Solution 1: Converting to polar coordinates, we have $|w|^2 = \left(\sqrt{3}\right)^2 + (-1)^2 = 4 \Rightarrow |w| = 2$ $w = 2\left(\frac{\sqrt{3}}{2} -\frac{i}{2}\right) = 2\left(\cos(30^\circ) -i\sin(30^\circ)\right)$ and $|z|^2 = 2^2 + 2^2 = 8 \Rightarrow |z| = 2\sqrt{2}$ $z = 2\sqrt{2} \left(\frac{1}{\sqrt{2}} + \frac{i}{\sqrt{2}}\right) = 2\sqrt{2}\left(\cos(45^\circ) + i\sin(45^\circ)\right)$ .

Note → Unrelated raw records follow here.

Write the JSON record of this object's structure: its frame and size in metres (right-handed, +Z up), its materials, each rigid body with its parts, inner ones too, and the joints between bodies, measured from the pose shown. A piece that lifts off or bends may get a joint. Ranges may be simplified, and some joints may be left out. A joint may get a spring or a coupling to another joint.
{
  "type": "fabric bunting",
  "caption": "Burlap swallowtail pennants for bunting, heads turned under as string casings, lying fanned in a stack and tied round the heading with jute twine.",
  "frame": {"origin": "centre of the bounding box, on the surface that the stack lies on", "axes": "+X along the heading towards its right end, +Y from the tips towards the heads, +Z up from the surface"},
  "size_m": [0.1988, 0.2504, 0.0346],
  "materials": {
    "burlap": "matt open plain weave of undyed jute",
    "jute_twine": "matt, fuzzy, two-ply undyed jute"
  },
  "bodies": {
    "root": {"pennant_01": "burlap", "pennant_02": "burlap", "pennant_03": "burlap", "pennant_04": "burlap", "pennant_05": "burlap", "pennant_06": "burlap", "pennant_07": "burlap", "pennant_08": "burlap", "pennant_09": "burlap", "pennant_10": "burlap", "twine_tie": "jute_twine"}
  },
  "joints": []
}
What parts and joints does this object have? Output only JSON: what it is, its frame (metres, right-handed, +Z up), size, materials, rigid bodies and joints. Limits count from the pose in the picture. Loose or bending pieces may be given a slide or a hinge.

Multiplying these two, $\begin{aligned} wz &= \left[2\left(\cos(30^\circ) -i\sin(30^\circ)\right)\right] \left[2\sqrt{2}\left(\cos(45^\circ) + i\sin(45^\circ)\right)\right] \\ &= 4\sqrt{2}\left[\cos(30^\circ)\cos(45^\circ) + \sin(30^\circ)\sin(45^\circ) - i\left(\sin(30^\circ)\cos(45^\circ) - \sin(45^\circ)\cos(30^\circ)\right) \right] \\ &= 4\sqrt{2}\left(\cos(15^\circ) - i\sin(-15^\circ)\right) \\ &= 4\sqrt{2}\left(\cos(15^\circ) + i\sin(15^\circ)\right) \\ \end{aligned}$

Hence $r = 4\sqrt{2}$ and $a = 15^\circ$ .

Solution 2: We have $z = 2\sqrt{2}\left(\cos 45^\circ + i\sin 45^\circ \right)$ and $w = 2\left(\cos(-30^\circ) +i\sin(-30^\circ)\right)$ . Applying Euler's formula, we have $wz = \left(2e^{i(-30^\circ)}\right)\left(2\sqrt{2}e^{i(45^\circ)}\right) = 4\sqrt{2}\left(e^{i(15^\circ)}\right) = 4\sqrt{2}\left(\cos(15^\circ) + i\sin(15^\circ)\right)$ . Hence $r = 4\sqrt{2}$ and $a = 15 ^\circ$ .

Note: Students who initially multiplied $z$ and $w$ directly would be unable to proceed without knowing the value of $\sin 15^\circ$ and $\cos 15 ^ \circ$ .